Kurtz, Associate Professor for Art at the University at Buffalo and one of the founding members of the Critical Art Ensemble, was preparing a piece for a MASS MoCA exhibition called Free Range Grains that lets audiences test whether food -including "organic" food- has been genetically modified, when his wife Hope died of heart failure. It was the night of May 11, 2004. Kurtz called 911, but when paramedics arrived, they became suspicious of his art supplies and called the FBI.
Dozens of agents in hazmat suits swiftly arrived, found Petri dishes, bacterial cultures and scientific equipment, all of which Kurtz had obtained legally (some of them he even bought on the internet) for use in art installations that examine political, social and ethical factors involved in the field of biotechnology. The FBI confiscated his material, computers, books, and his wife's body. Even the cat, a "potential biohazard," was locked in the attic without food. The government held Kurtz as a suspected bioterrorist. A thorough inquiry showed that he wasn't in possession anything dangerous, so what started as a full federal bio-terrorism investigation ended up as charges of wire and mail fraud (although no one appears to have been frauded!). He and his colleague, former head of the Genetic Department of Pittsburgh University Dr. Robert Ferrell, face up to 20 years in prison.

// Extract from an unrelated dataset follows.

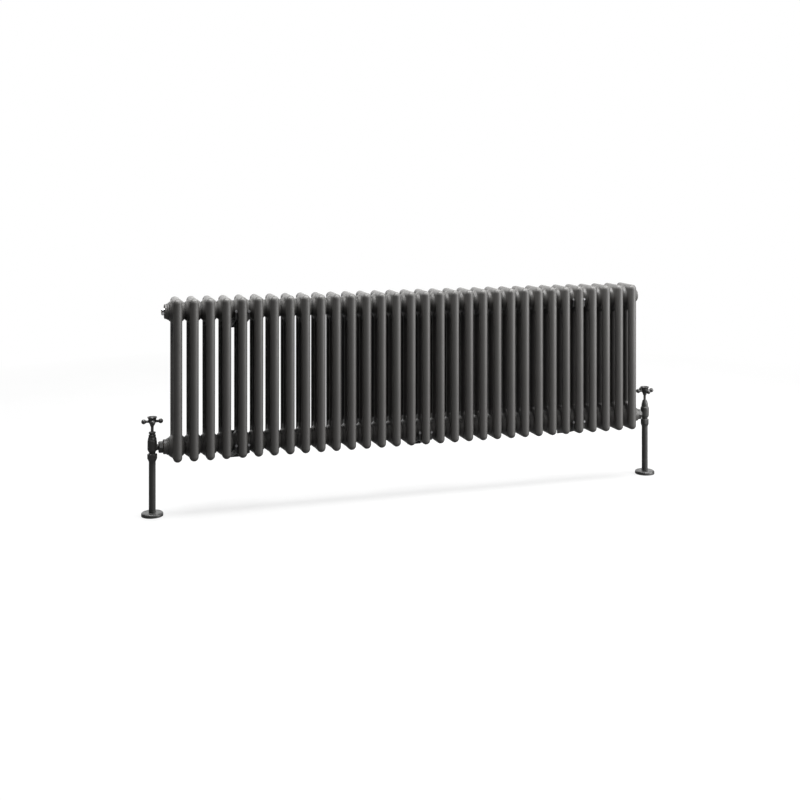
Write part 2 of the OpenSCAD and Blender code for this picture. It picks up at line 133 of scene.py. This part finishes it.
def powder_coat(name, dark, light, roughness, grain=1.0):
    """Satin powder coat: a fine leathery texture, faint cloudiness and a soft sheen."""
    s = Shader(name, roughness, Specular_IOR_Level=0.5)
    cloud = s.noise(9, 4)
    fine = s.noise(1300, 2)
    s.colour(s.blend(s.spread(cloud, 0.15, 0.85), dark, light))
    s.roughness(s.spread(s.noise(260, 3), roughness - 0.04, roughness + 0.05))
    s.bump((s.noise(420, 2), 0.10 * grain, 0.0004), (fine, 0.14 * grain, 0.0002))
    return s.material


def bare_metal(name, dark, light, roughness, scratch_along=(1, 1, 30)):
    """Plated or machined metal with faint tool marks."""
    s = Shader(name, roughness, metallic=1.0)
    marks = s.noise(300, 4, scratch_along)
    s.colour(s.blend(s.spread(s.noise(60, 4), 0.1, 0.9), dark, light))
    s.roughness(s.spread(marks, roughness - 0.05, roughness + 0.10))
    s.bump((marks, 0.08, 0.0002))
    return s.material


def rubber(name):
    """Matt black rubber with a fine grain."""
    s = Shader(name, 0.7)
    s.colour(s.blend(s.spread(s.noise(200, 3), 0, 1), (0.012, 0.012, 0.012), (0.03, 0.03, 0.029)))
    s.bump((s.noise(900, 2), 0.2, 0.0002))
    return s.material


ANTHRACITE = powder_coat("anthracite_satin", (0.036, 0.0345, 0.033), (0.044, 0.0425, 0.0405), 0.52)
# A darker copy of the anthracite paint for the valves, roses and nuts: painted shade, not a different paint.
PAINTED_SHADE_FITTING = powder_coat("anthracite_fitting_painted_shade", (0.014, 0.0137, 0.0133), (0.020, 0.0195, 0.019), 0.44)
BRACKET = powder_coat("black_bracket_coat", (0.009, 0.009, 0.009), (0.014, 0.0138, 0.0135), 0.55, 1.6)
CHROME = bare_metal("chrome_plate", (0.72, 0.73, 0.74), (0.8, 0.8, 0.81), 0.13)
ZINC = bare_metal("zinc_plate", (0.22, 0.22, 0.225), (0.34, 0.34, 0.35), 0.42)
BRASS = bare_metal("machined_brass", (0.55, 0.38, 0.15), (0.68, 0.5, 0.24), 0.3)
RUBBER = rubber("gasket_rubber")
SLOT_MATERIALS = {
    "anthracite_paint": ANTHRACITE, "black_bracket": BRACKET, "chrome": CHROME,
    "zinc_steel": ZINC, "brass": BRASS, "rubber": RUBBER,
}


# ---------------------------------------------------------------- meshes
def make_object(name, verts, faces, material, sharp_deg=None):
    mesh = bpy.data.meshes.new(name)
    mesh.from_pydata([tuple(v) for v in verts], [], [tuple(int(i) for i in f) for f in faces])
    mesh.update()
    mesh.shade_smooth()
    if sharp_deg:
        mesh.set_sharp_from_angle(angle=math.radians(sharp_deg))
    mesh.materials.append(material)
    obj = bpy.data.objects.new(name, mesh)
    bpy.context.scene.collection.objects.link(obj)
    return obj


def smooth_min(a, b, k):
    h = np.clip(0.5 + 0.5 * (b - a) / k, 0, 1)
    return b + (a - b) * h - k * h * (1 - h)


def smooth_max(a, b, k):
    return -smooth_min(-a, -b, k)


def skin(shape, low, high, step):
    """Quads around the zero surface of a distance function, one vertex in each cell that it crosses."""
    axes = [np.arange(a, b + step, step) for a, b in zip(low, high)]
    grid = np.stack(np.meshgrid(*axes, indexing="ij"), -1)
    inside = shape(grid.reshape(-1, 3)).reshape(grid.shape[:3]) < 0
    cells = tuple(n - 1 for n in inside.shape)
    count = sum(inside[i:i + cells[0], j:j + cells[1], k:k + cells[2]].astype(int)
                for i, j, k in product((0, 1), repeat=3))
    mixed = (count > 0) & (count < 8)
    index = -np.ones(cells, int)
    index[mixed] = np.arange(mixed.sum())
    verts = (np.argwhere(mixed) + 0.5) * step + np.array(low)
    quads = []
    for axis in range(3):
        first = np.take(inside, range(inside.shape[axis] - 1), axis)
        second = np.take(inside, range(1, inside.shape[axis]), axis)
        edges = np.argwhere(first != second)
        u, v = [(1, 2), (2, 0), (0, 1)][axis]
        ok = (edges[:, u] > 0) & (edges[:, v] > 0) & (edges[:, u] < cells[u]) & (edges[:, v] < cells[v])
        edges = edges[ok]
        du, dv = np.eye(3, dtype=int)[u], np.eye(3, dtype=int)[v]
        around = [edges, edges - du, edges - du - dv, edges - dv]
        quad = np.stack([index[tuple(c.T)] for c in around], 1)
        out = first[tuple(edges.T)]
        quad[~out] = quad[~out][:, ::-1]
        quads.append(quad)
    return verts, np.concatenate(quads)


def settle(verts, shape, rounds=5):
    """Moves each vertex onto the zero surface."""
    e = 2e-6
    for _ in range(rounds):
        grad = np.stack([shape(verts + d) - shape(verts - d) for d in np.eye(3) * e], 1) / (2 * e)
        size = np.maximum((grad ** 2).sum(1), 0.1)
        verts = verts - (shape(verts) / size)[:, None] * grad
    return verts


def relax(verts, quads):
    """Evens out the quads: each vertex moves halfway to the mean of its neighbours."""
    total, weight = np.zeros_like(verts), np.zeros(len(verts))
    for a, b in ((0, 1), (1, 2), (2, 3), (3, 0)):
        for s, t in ((a, b), (b, a)):
            np.add.at(total, quads[:, s], verts[quads[:, t]])
            np.add.at(weight, quads[:, s], 1)
    return 0.5 * verts + 0.5 * total / weight[:, None]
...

Because Kurtz cannot legally talk about certain aspects of his case, actors Tilda Swinton, Josh Kornbluth, and Peter Coyote, are interpreting several episodes of Kurtz's story. The reenactments are intertwined with news footage, comic book drawings, testimonials, and interviews of Kurtz himself.
Using the case of Kurtz, Strange Culture makes clear the risks to which critical artists in the USA are exposed in the name of national security. By using civil law to bring criminal charges, the Justice Department is trying to expand its powers over citizens. Besides, both the government and agribusiness have a huge investment in GMF, so anyone within the scientific and artistic community who is raising the debate on Frankenfood has to be silenced. As Steve Dietz said in an interview for the documentary: "If an artist is silenced, then the potential is for everyone to be silenced."
The movie was written and directed by artist and cultural analyst Lynn Hershman Leeson.
The best part of the screening came at the end of the film when the audience was able to talk with Kurtz. He also gave a little intro speech before the movie, saying that what happens to him looks crazy and horrible, but it is nothing compared to what other people face when they are submitted to extraordinary rendition. Victims are chosen because of their vulnerability, they never pick on privileged people who can defend themselves (and Steve, although very vulnerable after the death of his wife, believes that he's privileged because he has the support of his colleagues and of the art community). For vulnerable people, the nightmare can get much worse. Kurtz hopes that the film can help raise our awareness to an unpleasant and too rarely publicized reality.